Dorénavant les Juifs devront se cacher.

La population s’organise : dans les greniers, dans les cabanes de bergers, dans les caves ou plutôt une grande cave, commune à  plusieurs immeubles. J’ai eu l’occasion  d’accompagner  Danielle,  d’écouter  les mille anecdotes des villageois. L’astuce adoptée pour apporter les denrées : des amies du village allaient papoter en s’asseyant sur le trottoir, cachant le soupirail à l’aide de leurs jupes et glissant ainsi la nourriture aux Juifs cachés.
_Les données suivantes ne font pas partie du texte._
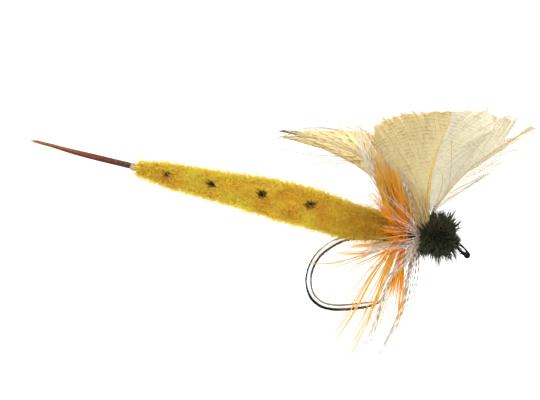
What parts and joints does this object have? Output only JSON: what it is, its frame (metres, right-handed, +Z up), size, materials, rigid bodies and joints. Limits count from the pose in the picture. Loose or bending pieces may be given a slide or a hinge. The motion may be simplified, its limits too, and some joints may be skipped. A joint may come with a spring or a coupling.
{
  "type": "dry fly",
  "caption": "Big mayfly dry fly: detached fuzzy yellow body on a short hook, long tail, upright wings, orange and barred hackles and a herl thorax.",
  "frame": {"origin": "middle of the hole in the hook's eye", "axes": "+X forward, from the bend to the eye; +Z up, to the wing tips; +Y to the fly's left, away from the camera"},
  "size_m": [0.0432, 0.0166, 0.0212],
  "materials": {
    "hook": "bright nickelled wire",
    "thread_base": "waxed dark thread",
    "body_core": "clear stiff core",
    "body_pile": "golden yellow velvety pile with dark marker spots",
    "tail_wraps": "pale thread",
    "tail_fibres": "red-brown feather fibres",
    "body_core_tag": "clear stiff core, lashed end",
    "body_tie_wraps": "thread under the orange hackle",
    "hackle_gap_wraps": "black thread between the hackles",
    "orange_hackle_quill": "wound feather quill",
    "orange_hackle_barbs": "bright orange barbs with pale tips",
    "grizzly_hackle_quill": "wound feather quill",
    "grizzly_hackle_barbs": "cream barbs barred with grey-brown",
    "near_wing_butt": "bound quill end",
    "far_wing_butt": "bound quill end",
    "rear_feather_butt": "bound quill end",
    "wing_root_wraps": "dark thread",
    "near_wing_quill": "yellow quill",
    "near_wing_rear_web": "straw-coloured web with fine wavy bars",
    "near_wing_front_web": "pale cream web with fine wavy bars",
    "far_wing_quill": "orange-yellow quill",
    "far_wing_rear_web": "pale cream web with fine wavy bars",
    "far_wing_front_web": "thin whitish web",
    "rear_feather_quill": "straw quill",
    "rear_feather_upper_web": "straw web with grey-olive bars",
    "rear_feather_lower_web": "straw web with grey-olive bars",
    "head_wraps": "black thread",
    "head_cement": "glossy clear coat over black thread",
    "herl_quill": "wound herl stems",
    "herl_flue": "dark green-black peacock flue"
  },
  "bodies": {
    "hook_and_dressing": {"hook": "hook", "thread_base": "thread_base", "body_core_tag": "body_core_tag", "body_tie_wraps": "body_tie_wraps", "hackle_gap_wraps": "hackle_gap_wraps", "orange_hackle_quill": "orange_hackle_quill", "orange_hackle_barbs": "orange_hackle_barbs", "grizzly_hackle_quill": "grizzly_hackle_quill", "grizzly_hackle_barbs": "grizzly_hackle_barbs", "near_wing_butt": "near_wing_butt", "far_wing_butt": "far_wing_butt", "rear_feather_butt": "rear_feather_butt", "wing_root_wraps": "wing_root_wraps", "head_wraps": "head_wraps", "head_cement": "head_cement", "herl_quill": "herl_quill", "herl_flue": "herl_flue"},
    "detached_body": {"body_core": "body_core", "body_pile": "body_pile", "tail_wraps": "tail_wraps"},
    "tail": {"tail_fibres": "tail_fibres"},
    "near_wing": {"near_wing_quill": "near_wing_quill", "near_wing_rear_web": "near_wing_rear_web", "near_wing_front_web": "near_wing_front_web"},
    "far_wing": {"far_wing_quill": "far_wing_quill", "far_wing_rear_web": "far_wing_rear_web", "far_wing_front_web": "far_wing_front_web"},
    "rear_feather": {"rear_feather_quill": "rear_feather_quill", "rear_feather_upper_web": "rear_feather_upper_web", "rear_feather_lower_web": "rear_feather_lower_web"}
  },
  "joints": [
    {"name": "body_flex", "type": "hinge", "parent": "hook_and_dressing", "child": "detached_body", "pos_m": [-0.00655, 0, 0.00202], "axis": [0, 1, 0], "range_deg": [-8, 15], "stiffness_Nm_per_rad": 0.0003},
    {"name": "tail_flex", "type": "hinge", "parent": "detached_body", "child": "tail", "pos_m": [-0.0284, 0, 0.00718], "axis": [0, 1, 0], "range_deg": [-15, 15], "stiffness_Nm_per_rad": 0.000004},
    {"name": "near_wing_flex", "type": "hinge", "parent": "hook_and_dressing", "child": "near_wing", "pos_m": [-0.003, -0.00038, 0.0031], "axis": [0, 1, 0], "range_deg": [-25, 10], "stiffness_Nm_per_rad": 0.00002},
    {"name": "far_wing_flex", "type": "hinge", "parent": "hook_and_dressing", "child": "far_wing", "pos_m": [-0.00242, 0.00038, 0.0032], "axis": [0, 1, 0], "range_deg": [-25, 10], "stiffness_Nm_per_rad": 0.00002},
    {"name": "rear_feather_flex", "type": "hinge", "parent": "hook_and_dressing", "child": "rear_feather", "pos_m": [-0.00355, 0.00006, 0.00295], "axis": [0, 1, 0], "range_deg": [-8, 12], "stiffness_Nm_per_rad": 0.00001}
  ]
}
Mais le but consistait toujours  à parvenir à  rejoindre l’autre versant de la montagne,  d’atteindre l’Italie – et pourquoi pas ?- la Suisse. Avec la complicité  de postiers et de gendarmes plusieurs y parviendront. Toutes les astuces sont bonnes. Telle  jeune fille accompagnait son « amoureux », – et il y en aura beaucoup  – en car postal vers  l’autre vallée. Par la suite, elle a eu du mal à  se défaire d’une réputation  de  «fille facile ». Combien d’hommes n’a-t-elle sauvé ainsi…

Beaucoup de petites mains discrètes ont œuvré ainsi avec succès, parfois sans que leurs mérites aient été reconnus : je pense à  Hector Cendo, signant  des dizaines de faux papiers pour les réfugiés juifs alors qu’il  travaillait au cabinet  d’un préfet pétainiste.

Et la « Pierre des Juifs »?  Il s’agit d’une sorte de grotte dont l’orifice est  cachée par une grosse pierre. Un passeur – généralement un berger – y conduisait un petit groupe de Juifs. Ceux-ci  y passaient la nuit avant de traverser la vallée au petit matin. Le but consistait toujours à passer de l’autre côté. Loin des allemands,  près de l’Italie. 

La région a été  libérée fin août 1944.

Le Vallon du Boréon, le col de Fenestre, le vallon de la Madone, Utelle…. des noms évoqués aujourd’hui au sujet de la catastrophe naturelle qui s’est abattue sur la région.

Des vallées de Justes meurtries sous la boue.

Danielle Baudot-Laksine a consacré  de nombreux ouvrages et expositions à cette page d’histoire. Voici bientôt 3 ans qu’elle a disparu. La nouvelle du désastre l’aurait anéantie.